• _WORK REQUIRED_
Print the listing below exactly.

* * *

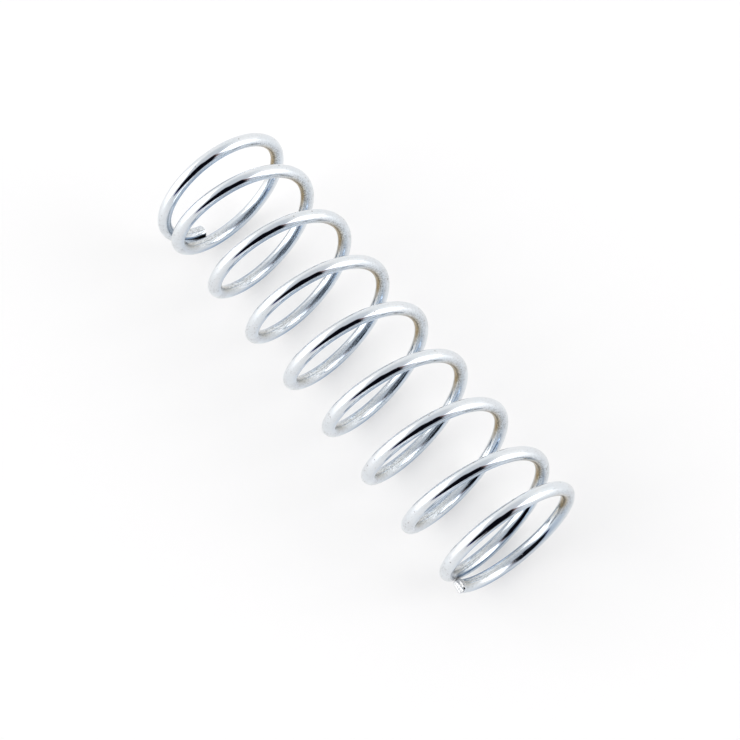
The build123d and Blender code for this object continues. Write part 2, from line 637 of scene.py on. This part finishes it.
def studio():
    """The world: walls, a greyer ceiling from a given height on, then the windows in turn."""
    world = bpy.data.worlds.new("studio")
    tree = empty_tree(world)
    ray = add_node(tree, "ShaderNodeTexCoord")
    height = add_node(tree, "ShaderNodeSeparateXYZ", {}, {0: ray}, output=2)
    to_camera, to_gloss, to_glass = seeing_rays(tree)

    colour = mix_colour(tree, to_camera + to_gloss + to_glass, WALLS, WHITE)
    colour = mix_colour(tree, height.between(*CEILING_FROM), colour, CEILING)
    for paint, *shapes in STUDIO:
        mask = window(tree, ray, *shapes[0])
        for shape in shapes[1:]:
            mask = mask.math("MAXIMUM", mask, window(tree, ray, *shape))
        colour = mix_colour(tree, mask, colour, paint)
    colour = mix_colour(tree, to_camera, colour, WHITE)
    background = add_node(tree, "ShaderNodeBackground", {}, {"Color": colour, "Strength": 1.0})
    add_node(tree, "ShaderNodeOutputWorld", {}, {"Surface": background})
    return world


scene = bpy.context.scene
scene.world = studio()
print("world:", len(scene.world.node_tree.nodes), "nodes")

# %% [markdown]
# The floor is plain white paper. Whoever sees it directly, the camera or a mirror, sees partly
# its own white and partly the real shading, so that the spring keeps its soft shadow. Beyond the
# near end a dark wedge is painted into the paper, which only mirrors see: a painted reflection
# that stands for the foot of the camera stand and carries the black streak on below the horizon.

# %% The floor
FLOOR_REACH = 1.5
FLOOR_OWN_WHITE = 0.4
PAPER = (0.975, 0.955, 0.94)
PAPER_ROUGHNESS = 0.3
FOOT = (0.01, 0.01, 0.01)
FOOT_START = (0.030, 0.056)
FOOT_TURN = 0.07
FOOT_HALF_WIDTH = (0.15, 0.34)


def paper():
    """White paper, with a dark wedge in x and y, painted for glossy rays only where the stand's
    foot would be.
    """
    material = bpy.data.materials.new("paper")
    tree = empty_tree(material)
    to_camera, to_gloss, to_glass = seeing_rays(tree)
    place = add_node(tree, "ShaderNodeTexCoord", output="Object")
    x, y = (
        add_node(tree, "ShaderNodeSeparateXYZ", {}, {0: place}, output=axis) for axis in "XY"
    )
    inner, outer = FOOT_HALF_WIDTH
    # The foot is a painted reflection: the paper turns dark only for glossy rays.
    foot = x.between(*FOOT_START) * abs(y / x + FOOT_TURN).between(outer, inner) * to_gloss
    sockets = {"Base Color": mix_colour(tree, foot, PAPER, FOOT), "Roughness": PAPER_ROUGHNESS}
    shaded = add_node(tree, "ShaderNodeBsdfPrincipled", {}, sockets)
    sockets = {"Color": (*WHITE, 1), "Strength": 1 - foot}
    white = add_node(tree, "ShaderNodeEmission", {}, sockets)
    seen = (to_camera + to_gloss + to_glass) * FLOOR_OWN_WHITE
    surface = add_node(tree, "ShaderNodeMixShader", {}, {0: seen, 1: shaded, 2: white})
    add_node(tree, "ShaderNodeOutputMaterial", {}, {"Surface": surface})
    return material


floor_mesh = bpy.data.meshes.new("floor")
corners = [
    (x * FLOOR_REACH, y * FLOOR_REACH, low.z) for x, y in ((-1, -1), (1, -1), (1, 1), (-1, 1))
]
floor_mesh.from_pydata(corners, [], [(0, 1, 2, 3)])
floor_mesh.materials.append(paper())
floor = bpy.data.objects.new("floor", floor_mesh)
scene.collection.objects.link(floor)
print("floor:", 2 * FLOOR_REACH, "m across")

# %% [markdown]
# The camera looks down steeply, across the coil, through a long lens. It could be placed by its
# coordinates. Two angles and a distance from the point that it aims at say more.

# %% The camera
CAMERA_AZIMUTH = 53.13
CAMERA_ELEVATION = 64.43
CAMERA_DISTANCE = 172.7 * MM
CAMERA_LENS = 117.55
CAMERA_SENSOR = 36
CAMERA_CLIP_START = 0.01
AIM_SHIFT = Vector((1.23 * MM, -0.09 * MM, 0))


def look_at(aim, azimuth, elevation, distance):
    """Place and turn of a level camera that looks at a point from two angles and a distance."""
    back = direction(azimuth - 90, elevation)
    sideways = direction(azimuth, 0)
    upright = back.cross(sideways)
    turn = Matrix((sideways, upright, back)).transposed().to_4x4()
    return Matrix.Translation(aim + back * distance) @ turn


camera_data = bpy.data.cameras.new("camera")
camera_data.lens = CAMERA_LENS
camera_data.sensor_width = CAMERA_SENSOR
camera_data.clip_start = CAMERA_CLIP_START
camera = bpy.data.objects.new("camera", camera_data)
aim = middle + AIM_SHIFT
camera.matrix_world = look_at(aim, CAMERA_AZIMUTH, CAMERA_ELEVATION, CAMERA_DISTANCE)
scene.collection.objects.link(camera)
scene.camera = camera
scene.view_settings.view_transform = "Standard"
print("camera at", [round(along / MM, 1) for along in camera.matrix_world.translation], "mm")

* * *

• _ANSWER TO THE EXERCISE_
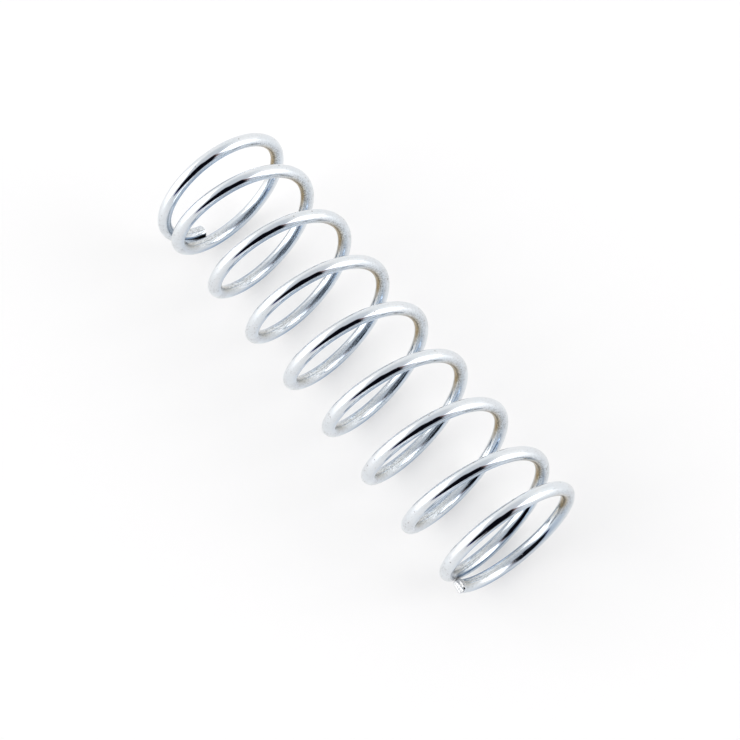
The build123d and Blender code for this object continues. Write part 2, from line 637 of scene.py on. This part finishes it.
def studio():
    """The world: walls, a greyer ceiling from a given height on, then the windows in turn."""
    world = bpy.data.worlds.new("studio")
    tree = empty_tree(world)
    ray = add_node(tree, "ShaderNodeTexCoord")
    height = add_node(tree, "ShaderNodeSeparateXYZ", {}, {0: ray}, output=2)
    to_camera, to_gloss, to_glass = seeing_rays(tree)

    colour = mix_colour(tree, to_camera + to_gloss + to_glass, WALLS, WHITE)
    colour = mix_colour(tree, height.between(*CEILING_FROM), colour, CEILING)
    for paint, *shapes in STUDIO:
        mask = window(tree, ray, *shapes[0])
        for shape in shapes[1:]:
            mask = mask.math("MAXIMUM", mask, window(tree, ray, *shape))
        colour = mix_colour(tree, mask, colour, paint)
    colour = mix_colour(tree, to_camera, colour, WHITE)
    background = add_node(tree, "ShaderNodeBackground", {}, {"Color": colour, "Strength": 1.0})
    add_node(tree, "ShaderNodeOutputWorld", {}, {"Surface": background})
    return world


scene = bpy.context.scene
scene.world = studio()
print("world:", len(scene.world.node_tree.nodes), "nodes")

# %% [markdown]
# The floor is plain white paper. Whoever sees it directly, the camera or a mirror, sees partly
# its own white and partly the real shading, so that the spring keeps its soft shadow. Beyond the
# near end a dark wedge is painted into the paper, which only mirrors see: a painted reflection
# that stands for the foot of the camera stand and carries the black streak on below the horizon.

# %% The floor
FLOOR_REACH = 1.5
FLOOR_OWN_WHITE = 0.4
PAPER = (0.975, 0.955, 0.94)
PAPER_ROUGHNESS = 0.3
FOOT = (0.01, 0.01, 0.01)
FOOT_START = (0.030, 0.056)
FOOT_TURN = 0.07
FOOT_HALF_WIDTH = (0.15, 0.34)


def paper():
    """White paper, with a dark wedge in x and y, painted for glossy rays only where the stand's
    foot would be.
    """
    material = bpy.data.materials.new("paper")
    tree = empty_tree(material)
    to_camera, to_gloss, to_glass = seeing_rays(tree)
    place = add_node(tree, "ShaderNodeTexCoord", output="Object")
    x, y = (
        add_node(tree, "ShaderNodeSeparateXYZ", {}, {0: place}, output=axis) for axis in "XY"
    )
    inner, outer = FOOT_HALF_WIDTH
    # The foot is a painted reflection: the paper turns dark only for glossy rays.
    foot = x.between(*FOOT_START) * abs(y / x + FOOT_TURN).between(outer, inner) * to_gloss
    sockets = {"Base Color": mix_colour(tree, foot, PAPER, FOOT), "Roughness": PAPER_ROUGHNESS}
    shaded = add_node(tree, "ShaderNodeBsdfPrincipled", {}, sockets)
    sockets = {"Color": (*WHITE, 1), "Strength": 1 - foot}
    white = add_node(tree, "ShaderNodeEmission", {}, sockets)
    seen = (to_camera + to_gloss + to_glass) * FLOOR_OWN_WHITE
    surface = add_node(tree, "ShaderNodeMixShader", {}, {0: seen, 1: shaded, 2: white})
    add_node(tree, "ShaderNodeOutputMaterial", {}, {"Surface": surface})
    return material


floor_mesh = bpy.data.meshes.new("floor")
corners = [
    (x * FLOOR_REACH, y * FLOOR_REACH, low.z) for x, y in ((-1, -1), (1, -1), (1, 1), (-1, 1))
]
floor_mesh.from_pydata(corners, [], [(0, 1, 2, 3)])
floor_mesh.materials.append(paper())
floor = bpy.data.objects.new("floor", floor_mesh)
scene.collection.objects.link(floor)
print("floor:", 2 * FLOOR_REACH, "m across")

# %% [markdown]
# The camera looks down steeply, across the coil, through a long lens. It could be placed by its
# coordinates. Two angles and a distance from the point that it aims at say more.

# %% The camera
CAMERA_AZIMUTH = 53.13
CAMERA_ELEVATION = 64.43
CAMERA_DISTANCE = 172.7 * MM
CAMERA_LENS = 117.55
CAMERA_SENSOR = 36
CAMERA_CLIP_START = 0.01
AIM_SHIFT = Vector((1.23 * MM, -0.09 * MM, 0))


def look_at(aim, azimuth, elevation, distance):
    """Place and turn of a level camera that looks at a point from two angles and a distance."""
    back = direction(azimuth - 90, elevation)
    sideways = direction(azimuth, 0)
    upright = back.cross(sideways)
    turn = Matrix((sideways, upright, back)).transposed().to_4x4()
    return Matrix.Translation(aim + back * distance) @ turn


camera_data = bpy.data.cameras.new("camera")
camera_data.lens = CAMERA_LENS
camera_data.sensor_width = CAMERA_SENSOR
camera_data.clip_start = CAMERA_CLIP_START
camera = bpy.data.objects.new("camera", camera_data)
aim = middle + AIM_SHIFT
camera.matrix_world = look_at(aim, CAMERA_AZIMUTH, CAMERA_ELEVATION, CAMERA_DISTANCE)
scene.collection.objects.link(camera)
scene.camera = camera
scene.view_settings.view_transform = "Standard"
print("camera at", [round(along / MM, 1) for along in camera.matrix_world.translation], "mm")